Abundant life is not to be confused with a prosperity gospel, which professes if you pray well enough you will be rewarded with wealth and happiness.
Abundant life is living as God created you in full membership of this human community. Abundant life is swinging out wide, striving for your fullest potential. It is in taking risks. It is in dreaming big. It is in opening your arms wide to embrace others. Abundant life is in giving and caring, becoming Christ to others.
On this Good Shepherd Sunday, when we hear Jesus proclaim he is the good shepherd, we can recall the Psalm from the earliest of time, Psalm 23 describing abundant life: “thy rod and thy staff comfort me, makest me lie down in still waters, and restores my soul.” Abundant life knows God’s presence in the light and fruitful periods of our life with new creation.
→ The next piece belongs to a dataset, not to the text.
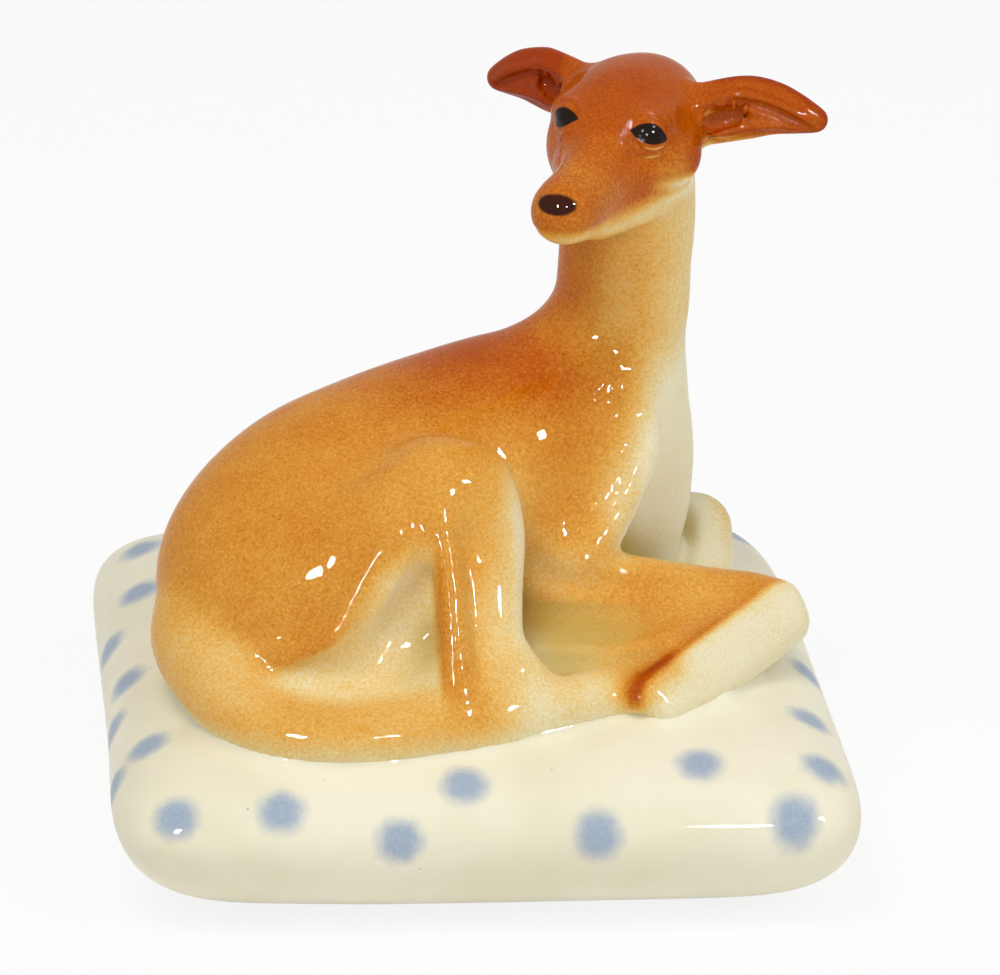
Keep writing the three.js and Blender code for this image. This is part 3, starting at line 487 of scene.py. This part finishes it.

And most of all, “yea though I walk through the valley of the shadow of death, I will fear no evil for thou art with me.” Abundant life is also God’s presence in suffering, grief and messiest parts of our lives.
Good Friday was the worst day, but God took the worst that we could do, even hiding the evidence of Jesus’ body, as if it had not happened, and redeemed all of it by raising him on Easter morning. Even the darkest day we may have or the gravest error we may commit is never beyond God’s willingness to pursue us, be with us and redeem.
How fitting that we lift-up Congregational Care on Good Shepherd Sunday and give thanks to all who are quietly present with a meal, a knitted lap robe, prayers and their presence as a Stephen Minister. These people shepherd us through dark valleys.
The last verse in John’s gospel contains the purpose of the entire book: “these are written so that you may come to believe that Jesus is the Messiah,the Son of God, and that through believing you may have life in his name.” This is the truth we are asked to trust with our lives.